* **Dataset excerpts**:
════════════════
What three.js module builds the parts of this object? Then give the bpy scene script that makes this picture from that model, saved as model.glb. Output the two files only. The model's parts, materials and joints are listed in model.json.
════════════════
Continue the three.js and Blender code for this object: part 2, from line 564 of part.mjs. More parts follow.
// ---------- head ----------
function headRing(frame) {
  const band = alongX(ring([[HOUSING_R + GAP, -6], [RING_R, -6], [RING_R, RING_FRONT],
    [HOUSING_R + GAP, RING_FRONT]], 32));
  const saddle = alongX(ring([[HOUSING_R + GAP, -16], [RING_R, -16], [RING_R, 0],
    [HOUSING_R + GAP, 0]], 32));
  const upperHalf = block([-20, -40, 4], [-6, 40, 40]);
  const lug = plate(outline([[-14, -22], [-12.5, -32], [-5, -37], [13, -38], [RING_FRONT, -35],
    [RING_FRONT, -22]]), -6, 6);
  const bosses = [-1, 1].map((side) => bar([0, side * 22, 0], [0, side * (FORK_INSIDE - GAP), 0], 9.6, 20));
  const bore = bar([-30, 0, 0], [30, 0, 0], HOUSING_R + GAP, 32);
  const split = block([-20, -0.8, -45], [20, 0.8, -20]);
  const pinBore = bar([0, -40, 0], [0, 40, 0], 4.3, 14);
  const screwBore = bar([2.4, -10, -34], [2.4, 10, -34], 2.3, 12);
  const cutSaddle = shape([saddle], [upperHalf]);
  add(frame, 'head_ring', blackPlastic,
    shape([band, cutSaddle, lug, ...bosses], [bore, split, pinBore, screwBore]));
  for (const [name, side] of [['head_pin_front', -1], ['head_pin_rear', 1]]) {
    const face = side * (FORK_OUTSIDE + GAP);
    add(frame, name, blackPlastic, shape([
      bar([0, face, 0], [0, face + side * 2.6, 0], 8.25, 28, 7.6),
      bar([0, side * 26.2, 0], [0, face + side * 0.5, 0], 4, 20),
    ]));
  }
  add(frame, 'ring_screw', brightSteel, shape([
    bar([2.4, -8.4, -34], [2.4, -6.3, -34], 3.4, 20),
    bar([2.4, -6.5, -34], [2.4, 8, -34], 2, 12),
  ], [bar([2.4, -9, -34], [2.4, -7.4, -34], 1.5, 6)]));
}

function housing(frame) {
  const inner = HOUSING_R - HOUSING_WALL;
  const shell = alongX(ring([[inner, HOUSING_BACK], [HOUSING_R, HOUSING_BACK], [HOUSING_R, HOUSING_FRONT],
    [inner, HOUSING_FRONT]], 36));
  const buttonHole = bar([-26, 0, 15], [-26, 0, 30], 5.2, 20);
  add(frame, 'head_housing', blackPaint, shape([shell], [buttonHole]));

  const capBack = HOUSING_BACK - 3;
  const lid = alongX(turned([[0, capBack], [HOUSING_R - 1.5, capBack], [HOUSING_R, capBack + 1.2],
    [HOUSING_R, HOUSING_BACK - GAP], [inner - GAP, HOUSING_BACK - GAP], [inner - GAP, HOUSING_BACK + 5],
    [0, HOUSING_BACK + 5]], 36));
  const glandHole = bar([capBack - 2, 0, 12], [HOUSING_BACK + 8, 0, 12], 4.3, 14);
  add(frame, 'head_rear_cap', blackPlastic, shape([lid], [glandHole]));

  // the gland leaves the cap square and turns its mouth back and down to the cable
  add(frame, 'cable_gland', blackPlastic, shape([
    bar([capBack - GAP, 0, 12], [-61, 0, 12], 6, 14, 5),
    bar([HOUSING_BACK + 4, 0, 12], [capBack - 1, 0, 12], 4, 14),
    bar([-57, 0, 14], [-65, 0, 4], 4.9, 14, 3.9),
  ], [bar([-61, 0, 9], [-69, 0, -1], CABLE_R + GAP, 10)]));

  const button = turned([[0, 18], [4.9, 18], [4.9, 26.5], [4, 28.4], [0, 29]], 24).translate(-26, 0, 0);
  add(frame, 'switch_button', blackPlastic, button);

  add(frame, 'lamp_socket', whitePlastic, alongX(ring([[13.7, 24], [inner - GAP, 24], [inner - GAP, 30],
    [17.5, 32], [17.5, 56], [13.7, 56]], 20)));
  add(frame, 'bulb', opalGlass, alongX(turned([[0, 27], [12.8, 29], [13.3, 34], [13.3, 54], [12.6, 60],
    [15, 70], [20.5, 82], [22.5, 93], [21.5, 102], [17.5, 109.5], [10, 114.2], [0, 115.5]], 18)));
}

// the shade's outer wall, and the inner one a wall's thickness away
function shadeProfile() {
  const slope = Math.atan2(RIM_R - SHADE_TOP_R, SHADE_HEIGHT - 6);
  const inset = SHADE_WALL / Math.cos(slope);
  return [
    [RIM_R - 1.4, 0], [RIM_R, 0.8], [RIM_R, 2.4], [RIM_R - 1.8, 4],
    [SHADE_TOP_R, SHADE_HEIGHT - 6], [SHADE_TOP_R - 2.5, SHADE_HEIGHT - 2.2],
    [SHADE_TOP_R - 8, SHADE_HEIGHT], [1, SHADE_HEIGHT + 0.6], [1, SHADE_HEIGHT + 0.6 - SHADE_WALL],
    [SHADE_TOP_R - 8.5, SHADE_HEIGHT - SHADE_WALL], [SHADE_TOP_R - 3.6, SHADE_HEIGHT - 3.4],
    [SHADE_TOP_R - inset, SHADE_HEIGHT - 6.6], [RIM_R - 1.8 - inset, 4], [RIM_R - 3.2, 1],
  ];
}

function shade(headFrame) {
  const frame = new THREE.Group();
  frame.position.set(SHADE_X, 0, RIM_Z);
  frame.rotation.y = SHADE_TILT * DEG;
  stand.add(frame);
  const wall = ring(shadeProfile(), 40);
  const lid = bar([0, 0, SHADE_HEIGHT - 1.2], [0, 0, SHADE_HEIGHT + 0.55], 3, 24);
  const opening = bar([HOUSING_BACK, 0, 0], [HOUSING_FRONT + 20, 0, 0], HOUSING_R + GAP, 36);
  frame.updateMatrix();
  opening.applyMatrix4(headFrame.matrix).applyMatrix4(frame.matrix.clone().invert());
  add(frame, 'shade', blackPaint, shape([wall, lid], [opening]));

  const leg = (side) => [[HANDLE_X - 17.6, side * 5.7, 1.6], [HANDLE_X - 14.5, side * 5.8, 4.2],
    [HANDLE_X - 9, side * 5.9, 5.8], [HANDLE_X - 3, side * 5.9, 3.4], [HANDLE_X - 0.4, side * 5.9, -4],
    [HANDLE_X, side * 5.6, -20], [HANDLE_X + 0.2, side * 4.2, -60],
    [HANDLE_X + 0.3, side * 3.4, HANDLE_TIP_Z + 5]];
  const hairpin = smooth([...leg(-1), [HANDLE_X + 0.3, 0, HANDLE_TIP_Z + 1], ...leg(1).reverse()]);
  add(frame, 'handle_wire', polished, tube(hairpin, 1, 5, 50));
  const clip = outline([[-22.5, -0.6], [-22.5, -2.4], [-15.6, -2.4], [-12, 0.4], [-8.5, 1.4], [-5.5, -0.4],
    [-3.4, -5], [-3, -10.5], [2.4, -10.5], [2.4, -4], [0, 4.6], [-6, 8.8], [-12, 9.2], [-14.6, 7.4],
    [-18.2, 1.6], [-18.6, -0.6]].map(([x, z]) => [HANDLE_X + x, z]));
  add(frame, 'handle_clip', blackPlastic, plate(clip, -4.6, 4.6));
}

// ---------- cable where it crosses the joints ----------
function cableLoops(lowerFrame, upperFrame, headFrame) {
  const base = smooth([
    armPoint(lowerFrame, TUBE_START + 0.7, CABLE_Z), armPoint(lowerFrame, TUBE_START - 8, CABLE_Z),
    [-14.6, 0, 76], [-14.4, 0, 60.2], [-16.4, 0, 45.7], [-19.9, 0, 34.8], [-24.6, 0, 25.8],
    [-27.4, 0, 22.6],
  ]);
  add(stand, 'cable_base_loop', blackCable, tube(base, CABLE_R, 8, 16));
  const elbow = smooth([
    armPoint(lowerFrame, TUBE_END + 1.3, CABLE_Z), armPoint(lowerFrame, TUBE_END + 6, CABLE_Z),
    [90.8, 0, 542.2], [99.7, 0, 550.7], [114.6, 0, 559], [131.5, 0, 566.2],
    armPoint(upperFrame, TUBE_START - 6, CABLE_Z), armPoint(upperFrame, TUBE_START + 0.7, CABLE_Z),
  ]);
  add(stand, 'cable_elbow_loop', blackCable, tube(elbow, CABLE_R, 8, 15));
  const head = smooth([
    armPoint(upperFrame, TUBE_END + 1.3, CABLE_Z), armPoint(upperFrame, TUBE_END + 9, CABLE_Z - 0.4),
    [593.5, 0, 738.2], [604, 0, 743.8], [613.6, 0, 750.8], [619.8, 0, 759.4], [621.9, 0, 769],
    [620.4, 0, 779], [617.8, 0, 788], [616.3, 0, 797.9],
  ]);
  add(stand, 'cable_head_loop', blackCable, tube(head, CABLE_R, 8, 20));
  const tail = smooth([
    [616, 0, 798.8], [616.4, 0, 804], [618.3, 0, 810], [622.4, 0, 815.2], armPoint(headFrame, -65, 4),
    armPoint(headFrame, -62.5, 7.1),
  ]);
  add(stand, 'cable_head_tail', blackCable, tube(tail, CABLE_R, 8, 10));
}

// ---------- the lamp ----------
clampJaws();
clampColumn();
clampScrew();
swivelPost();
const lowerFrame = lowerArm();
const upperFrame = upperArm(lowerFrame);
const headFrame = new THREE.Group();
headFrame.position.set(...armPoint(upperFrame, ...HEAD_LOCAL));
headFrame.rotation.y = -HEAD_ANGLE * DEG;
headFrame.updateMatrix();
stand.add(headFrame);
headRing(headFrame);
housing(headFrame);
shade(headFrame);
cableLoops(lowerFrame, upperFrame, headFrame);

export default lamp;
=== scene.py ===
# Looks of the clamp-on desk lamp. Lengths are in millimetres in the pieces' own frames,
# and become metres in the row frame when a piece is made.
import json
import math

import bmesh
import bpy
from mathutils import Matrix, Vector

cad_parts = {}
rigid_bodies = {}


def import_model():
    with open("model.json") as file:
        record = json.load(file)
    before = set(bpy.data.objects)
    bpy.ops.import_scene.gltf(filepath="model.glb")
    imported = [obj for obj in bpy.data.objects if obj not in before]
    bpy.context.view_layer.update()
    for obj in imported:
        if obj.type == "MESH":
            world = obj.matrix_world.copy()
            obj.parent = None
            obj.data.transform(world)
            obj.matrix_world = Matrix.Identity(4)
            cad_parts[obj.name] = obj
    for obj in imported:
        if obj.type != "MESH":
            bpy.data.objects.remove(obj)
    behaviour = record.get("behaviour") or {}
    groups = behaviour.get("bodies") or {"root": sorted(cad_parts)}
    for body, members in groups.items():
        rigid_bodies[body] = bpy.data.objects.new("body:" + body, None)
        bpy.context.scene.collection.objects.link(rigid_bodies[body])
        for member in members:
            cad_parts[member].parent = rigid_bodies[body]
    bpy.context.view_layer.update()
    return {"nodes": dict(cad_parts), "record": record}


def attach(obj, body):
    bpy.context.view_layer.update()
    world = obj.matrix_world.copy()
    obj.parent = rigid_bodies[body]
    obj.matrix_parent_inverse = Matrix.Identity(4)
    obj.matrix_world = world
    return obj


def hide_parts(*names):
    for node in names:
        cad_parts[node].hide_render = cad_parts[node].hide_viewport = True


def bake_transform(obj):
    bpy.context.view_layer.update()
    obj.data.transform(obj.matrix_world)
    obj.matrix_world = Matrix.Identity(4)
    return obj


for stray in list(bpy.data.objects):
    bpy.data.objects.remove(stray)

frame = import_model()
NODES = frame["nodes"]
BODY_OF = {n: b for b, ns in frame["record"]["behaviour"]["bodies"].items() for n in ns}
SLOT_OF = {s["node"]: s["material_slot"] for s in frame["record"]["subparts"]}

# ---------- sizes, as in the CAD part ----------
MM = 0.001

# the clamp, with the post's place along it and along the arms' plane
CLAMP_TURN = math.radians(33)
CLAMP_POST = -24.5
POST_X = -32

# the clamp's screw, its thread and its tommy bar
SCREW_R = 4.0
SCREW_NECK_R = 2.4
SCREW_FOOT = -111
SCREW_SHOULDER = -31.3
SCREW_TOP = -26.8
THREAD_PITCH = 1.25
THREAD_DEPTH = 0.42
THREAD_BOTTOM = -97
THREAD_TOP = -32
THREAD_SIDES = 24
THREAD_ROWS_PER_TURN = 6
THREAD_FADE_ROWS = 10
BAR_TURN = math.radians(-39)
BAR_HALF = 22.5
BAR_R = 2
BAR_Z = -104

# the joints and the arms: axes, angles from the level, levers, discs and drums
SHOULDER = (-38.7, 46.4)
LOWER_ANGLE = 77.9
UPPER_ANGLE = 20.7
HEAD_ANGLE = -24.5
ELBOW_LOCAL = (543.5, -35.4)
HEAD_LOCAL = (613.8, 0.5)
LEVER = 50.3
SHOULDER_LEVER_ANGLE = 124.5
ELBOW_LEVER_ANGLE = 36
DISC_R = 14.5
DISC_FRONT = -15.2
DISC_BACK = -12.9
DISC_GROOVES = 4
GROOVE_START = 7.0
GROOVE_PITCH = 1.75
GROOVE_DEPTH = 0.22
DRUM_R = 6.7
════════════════
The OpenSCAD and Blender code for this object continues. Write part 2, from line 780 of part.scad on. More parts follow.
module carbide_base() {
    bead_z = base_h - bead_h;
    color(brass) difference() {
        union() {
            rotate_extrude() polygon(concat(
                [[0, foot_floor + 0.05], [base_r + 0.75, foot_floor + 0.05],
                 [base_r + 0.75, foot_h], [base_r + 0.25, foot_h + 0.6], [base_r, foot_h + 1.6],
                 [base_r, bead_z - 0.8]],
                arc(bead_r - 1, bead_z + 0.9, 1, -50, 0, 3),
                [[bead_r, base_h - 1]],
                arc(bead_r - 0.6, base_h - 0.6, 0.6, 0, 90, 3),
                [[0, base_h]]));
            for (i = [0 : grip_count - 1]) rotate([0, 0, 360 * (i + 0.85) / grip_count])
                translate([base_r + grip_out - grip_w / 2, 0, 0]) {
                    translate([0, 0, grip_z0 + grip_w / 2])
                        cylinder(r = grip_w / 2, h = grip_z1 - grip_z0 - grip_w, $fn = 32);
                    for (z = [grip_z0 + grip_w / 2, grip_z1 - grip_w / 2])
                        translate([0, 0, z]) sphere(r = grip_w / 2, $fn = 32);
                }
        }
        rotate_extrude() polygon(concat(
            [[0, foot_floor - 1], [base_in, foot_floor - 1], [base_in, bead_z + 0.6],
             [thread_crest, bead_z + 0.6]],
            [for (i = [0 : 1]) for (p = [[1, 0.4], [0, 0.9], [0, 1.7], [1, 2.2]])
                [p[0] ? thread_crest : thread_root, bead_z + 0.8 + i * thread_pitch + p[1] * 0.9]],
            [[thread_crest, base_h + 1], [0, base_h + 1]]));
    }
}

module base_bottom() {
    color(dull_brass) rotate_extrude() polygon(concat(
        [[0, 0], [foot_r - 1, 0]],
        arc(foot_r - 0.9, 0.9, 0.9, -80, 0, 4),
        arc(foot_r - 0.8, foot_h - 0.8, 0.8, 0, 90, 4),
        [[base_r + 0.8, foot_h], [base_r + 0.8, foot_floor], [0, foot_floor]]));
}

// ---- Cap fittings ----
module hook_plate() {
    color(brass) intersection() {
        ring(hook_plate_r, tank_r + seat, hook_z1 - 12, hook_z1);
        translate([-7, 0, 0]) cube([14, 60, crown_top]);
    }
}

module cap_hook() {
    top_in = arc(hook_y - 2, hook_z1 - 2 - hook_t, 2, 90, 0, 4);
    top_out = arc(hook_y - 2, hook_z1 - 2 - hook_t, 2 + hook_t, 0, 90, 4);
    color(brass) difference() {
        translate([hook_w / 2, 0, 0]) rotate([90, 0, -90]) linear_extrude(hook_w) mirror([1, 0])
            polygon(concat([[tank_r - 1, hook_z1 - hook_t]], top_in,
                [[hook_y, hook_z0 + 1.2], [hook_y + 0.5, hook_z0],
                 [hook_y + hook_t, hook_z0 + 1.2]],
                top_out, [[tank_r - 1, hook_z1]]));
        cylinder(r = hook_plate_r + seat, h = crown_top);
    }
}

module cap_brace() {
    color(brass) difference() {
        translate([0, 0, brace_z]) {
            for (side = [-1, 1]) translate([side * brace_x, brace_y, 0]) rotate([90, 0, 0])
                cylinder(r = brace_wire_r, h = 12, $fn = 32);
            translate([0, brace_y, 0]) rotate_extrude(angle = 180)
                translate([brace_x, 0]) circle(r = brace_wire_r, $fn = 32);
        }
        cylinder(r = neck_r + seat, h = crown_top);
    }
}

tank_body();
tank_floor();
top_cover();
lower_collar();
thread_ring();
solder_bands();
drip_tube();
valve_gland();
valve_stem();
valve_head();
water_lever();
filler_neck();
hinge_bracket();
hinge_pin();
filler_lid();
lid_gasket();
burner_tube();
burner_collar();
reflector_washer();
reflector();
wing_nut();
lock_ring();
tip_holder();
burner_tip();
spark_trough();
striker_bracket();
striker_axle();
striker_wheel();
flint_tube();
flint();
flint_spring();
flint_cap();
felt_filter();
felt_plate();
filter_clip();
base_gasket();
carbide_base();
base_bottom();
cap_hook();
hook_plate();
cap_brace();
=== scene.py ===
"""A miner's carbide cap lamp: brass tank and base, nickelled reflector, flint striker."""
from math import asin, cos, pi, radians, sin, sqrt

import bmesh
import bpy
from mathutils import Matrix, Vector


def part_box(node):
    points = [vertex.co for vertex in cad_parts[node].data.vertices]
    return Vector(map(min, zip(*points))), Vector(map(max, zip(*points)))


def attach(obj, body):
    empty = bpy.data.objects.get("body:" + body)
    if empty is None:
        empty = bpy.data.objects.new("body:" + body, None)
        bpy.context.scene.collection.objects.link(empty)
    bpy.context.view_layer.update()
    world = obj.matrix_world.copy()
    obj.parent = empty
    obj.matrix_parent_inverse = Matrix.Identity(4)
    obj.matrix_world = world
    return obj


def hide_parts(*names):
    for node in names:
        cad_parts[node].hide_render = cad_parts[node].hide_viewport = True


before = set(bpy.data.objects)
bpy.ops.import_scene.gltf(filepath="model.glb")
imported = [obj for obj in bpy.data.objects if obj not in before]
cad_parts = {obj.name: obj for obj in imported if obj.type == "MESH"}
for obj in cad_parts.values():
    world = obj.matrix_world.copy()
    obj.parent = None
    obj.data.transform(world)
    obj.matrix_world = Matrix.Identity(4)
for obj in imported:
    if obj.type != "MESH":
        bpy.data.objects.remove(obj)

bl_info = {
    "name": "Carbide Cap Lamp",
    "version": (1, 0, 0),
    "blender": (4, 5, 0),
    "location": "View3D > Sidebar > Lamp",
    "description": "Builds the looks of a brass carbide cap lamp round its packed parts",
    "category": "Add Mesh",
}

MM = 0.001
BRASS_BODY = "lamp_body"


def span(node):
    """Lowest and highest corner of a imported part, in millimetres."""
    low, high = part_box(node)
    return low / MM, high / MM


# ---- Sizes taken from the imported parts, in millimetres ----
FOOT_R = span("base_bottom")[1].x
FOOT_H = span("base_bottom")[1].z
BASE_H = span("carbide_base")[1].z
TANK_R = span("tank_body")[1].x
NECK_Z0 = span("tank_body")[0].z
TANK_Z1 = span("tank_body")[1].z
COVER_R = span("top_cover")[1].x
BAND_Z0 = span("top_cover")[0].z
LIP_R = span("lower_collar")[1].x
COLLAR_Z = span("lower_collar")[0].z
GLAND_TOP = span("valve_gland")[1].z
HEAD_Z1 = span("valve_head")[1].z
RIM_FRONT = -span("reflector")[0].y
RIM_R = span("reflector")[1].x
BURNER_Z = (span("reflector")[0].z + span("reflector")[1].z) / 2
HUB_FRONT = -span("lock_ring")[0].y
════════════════
* **Problem details**: The line with "obj.parent = rigid_bodies[body]" marks the start and the line with "bpy.data.objects.remove(stray)" marks the end; transcribe every line in that stretch, unchanged.

* **Result of this task**:
    obj.parent = rigid_bodies[body]
    obj.matrix_parent_inverse = Matrix.Identity(4)
    obj.matrix_world = world
    return obj


def hide_parts(*names):
    for node in names:
        cad_parts[node].hide_render = cad_parts[node].hide_viewport = True


def bake_transform(obj):
    bpy.context.view_layer.update()
    obj.data.transform(obj.matrix_world)
    obj.matrix_world = Matrix.Identity(4)
    return obj


for stray in list(bpy.data.objects):
    bpy.data.objects.remove(stray)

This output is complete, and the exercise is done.